The State of California is in a similar position.
Both CalPERS and STRS have been hit be the domino effect. STRS was 104 percent funded for its liabilities back in 1998. But then class size reduction hit as part of a benefit enhancement effort to attract more college graduates to public education. That added more teachers to payrolls followed closely by the start of the 2001 recession and then the deeper recession less than 10 years later that caused rates of return on investments to plunge. Eventually staffing was pared back as less revenue flowed into budgets which in return reduced overall pension fund payments from employers.
STRS over a 20-year period consistently met their assumed rate of return on investments. But due to the previously described events, they would need a 10 percent or higher return for the next 30 years on an annual basis to make the pension fund whole.
It is what triggered the decision by the fund’s oversight board to ratchet up the charge for retirement costs per every $1 paid in salary for a teacher to go from 12.58 percent today to 18.13 percent in 2019-2010.
CalPERS has a similar problem but their rate of return on investments lagged even more. That has prompted the rate per covered school employee in CalPERS to go from 13.88 percent today to a projected 21.60 percent in 2019-2020.

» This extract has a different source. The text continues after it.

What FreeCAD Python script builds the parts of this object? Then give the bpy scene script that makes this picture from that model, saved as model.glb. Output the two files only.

Based on projected salaries through 2019-2020, Manteca Unified will be spending $8,050,331 more in 2019-2020 on employee salaries than they are now and $13,825,894 more in pension fund contributions. Had the percentage assessed the district for retirement stayed at 12.58 percent for STRS and 13.88 percent for CalPERS on salaries for the next four years pension costs to the district would have risen by roughly $1 million; instead they are going up $13.8 million.
Most teachers are covered by STRS. They are some, though, invested in CalPERS due to administrative assignments and who then moved back to the classroom.

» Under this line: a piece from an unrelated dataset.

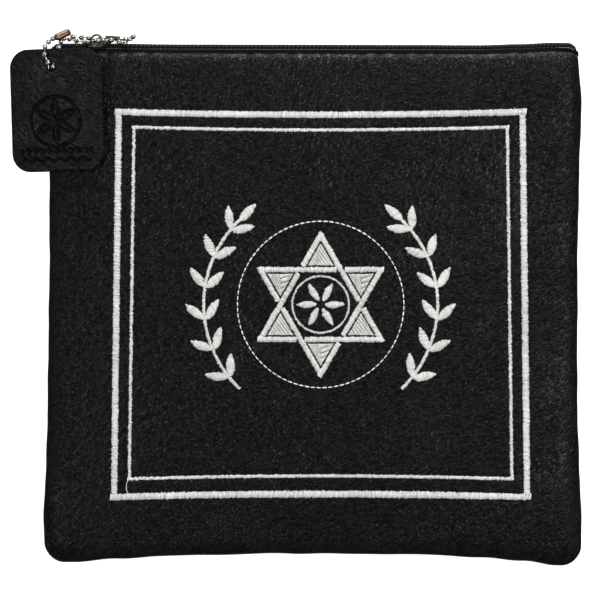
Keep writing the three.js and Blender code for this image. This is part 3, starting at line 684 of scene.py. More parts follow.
@dataclass
class LeatherPanel:
    """One of the two leather faces: rolled at the sides and the bottom, folded at the top."""

    side: Side
    cell: float
    tuck: float = 24.0
    leather: float = 1.5
    roll_steps: int = 14
    fold_steps: int = 7
    rim: float = 3.4
    rim_push: float = 1.1
    pucker_out: float = 0.2
    pucker_up: float = 0.4
    wobble: float = 0.25
    rub_reach: float = 1.6

    def lines(self, half: float, low: float, high: float, high_is_fold: bool) -> tuple[Array, ...]:
        """Grid lines across the panel one way.

        Args:
            half: half the panel's size that way.
            low: depth of the roll at the low end.
            high: depth of the roll or fold at the high end.
            high_is_fold: True if the high end is the folded edge.

        Returns:
            Places, shares of the rolls' rise, and shares of the fold's rise.
        """
        start = math.radians(self.tuck)
        theta = np.linspace(-start, math.pi / 2, self.roll_steps)
        rise = (np.sin(theta) + math.sin(start)) / (1 + math.sin(start))
        low_end = low * (1 - np.cos(theta)) - half
        if high_is_fold:
            turn = np.linspace(math.pi / 2, 0, self.fold_steps)
            high_end, high_rise, fold = half - high * (1 - np.cos(turn)), np.ones(len(turn)), np.sin(turn)
        else:
            high_end, high_rise, fold = -low_end[::-1], rise[::-1], np.ones(len(theta))
        first, last = low_end[-1], high_end[0]
        face = np.linspace(first, last, round((last - first) / self.cell) + 1)[1:-1]
        return (np.concatenate([low_end, face, high_end]),
                np.concatenate([rise, np.ones(len(face)), high_rise]),
                np.concatenate([np.ones(len(rise) + len(face)), fold]))

    def rounded(self, x: Array, y: Array) -> tuple[Array, Array]:
        """Rounds the plain rectangle's corners."""
        for radius, where in ((FORM.low_corner, y < 0), (FORM.high_corner, y >= 0)):
            a = (np.abs(x) - (FORM.half_w - radius)) / radius
            b = (np.abs(y) - (FORM.half_h - radius)) / radius
            inside = where & (a > 0) & (b > 0)
            a, b = np.clip(a, 0, 1), np.clip(b, 0, 1)
            new_x = np.sign(x) * (FORM.half_w - radius + radius * a * np.sqrt(1 - b * b / 2))
            new_y = np.sign(y) * (FORM.half_h - radius + radius * b * np.sqrt(1 - a * a / 2))
            x, y = np.where(inside, new_x, x), np.where(inside, new_y, y)
        return x, y

    def build(self, name: str, material: Material, replaces: str) -> None:
        """Builds the panel's outer skin and gives it the leather's thickness.

        Args:
            name: the piece's name.
            material: its finish.
            replaces: the CAD node that it stands for.
        """
        front, base = self.side is Side.FRONT, FORM.gap / 2
        xs, rise_x, _ = self.lines(FORM.half_w, FORM.roll, FORM.roll, False)
        ys, rise_y, fold_y = self.lines(FORM.half_h, FORM.roll, FORM.fold_roll, True)
        x, y = np.meshgrid(xs, ys)
        share_x, share_y = np.meshgrid(rise_x, rise_y)
        below = FORM.half_h - y
        rim = np.exp(-below / self.rim)
        edge = rim * FORM.open_share(x)
        pucker = ripple(x, (3, 11), 8, 21 if front else 22)
        crest = np.full_like(x, FORM.seam)
        if front:
            crest = FORM.rise + FORM.swell(x, y) + FORM.relief(x, y) + self.pucker_up * pucker * edge
        root = FORM.fold_root(x, crest)
        height = np.where(y > 0, root + (crest - root) * fold_y[:, None], base + (crest - base) * share_y)
        height = base + (height - base) * share_x
        plan_x, plan_y = FORM.bend(*self.rounded(x, y))
        plan_x = plan_x + np.sign(x) * (ripple(y, (14, 40), 5, 31) * (1 - share_x) * self.wobble)
        plan_y = (plan_y + self.rim_push * rim + self.pucker_out * pucker * edge
                  - ripple(x, (14, 40), 5, 33) * (1 - share_y) * self.wobble)
        faces = grid_faces(len(ys), len(xs))
        tucked = np.sum(np.linspace(-self.tuck, 90, self.roll_steps) < 0)
        row, column = faces[:, 0] // len(xs), faces[:, 0] % len(xs)
        faces = faces[~((row < tucked) & ((column < tucked) | (column >= len(xs) - 1 - tucked)))]
        parts = MeshParts()
        parts.add(np.stack([plan_x, plan_y, FORM.seam + self.side.value * height], -1),
                  faces if front else faces[:, ::-1])
        made = parts.build(name, material, Slot.LEATHER, replaces)
        store_rub(made, (np.exp(-below / self.rub_reach) * (0.6 + 0.4 * pucker)).clip(0, 1))
        thick = made.modifiers.new("leather", "SOLIDIFY")
        thick.thickness, thick.offset = self.leather * MM, -1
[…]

The City of Manteca is in the same boat but because police and firefighters can receive full retirement benefits after less years of work than other employees, the CalPERS decision to lower its rate of return forcing a higher increase of contributions for public safety employees.
Projected city salaries are going up $3,582,185 by 2020-2021 while pension fund payments will jump by $4,856,121.
Unlike the school district were the Manteca Unified general fund will take the entire hit for increased pension costs, 177 of the 386 municipal employees’ retirement benefit payments will be charged off to enterprise funds where it involves wastewater, solid waste, water, and golf course maintenance workers or special funds such as the Measure M public safety sales tax. Those costs are covered by ratepayers who utilize the services and not taxpayers.
Both the Manteca Unified School District board and the Manteca City Council have to deal with their pension costs going up around 70 percent over the next four years when they put together spending plans.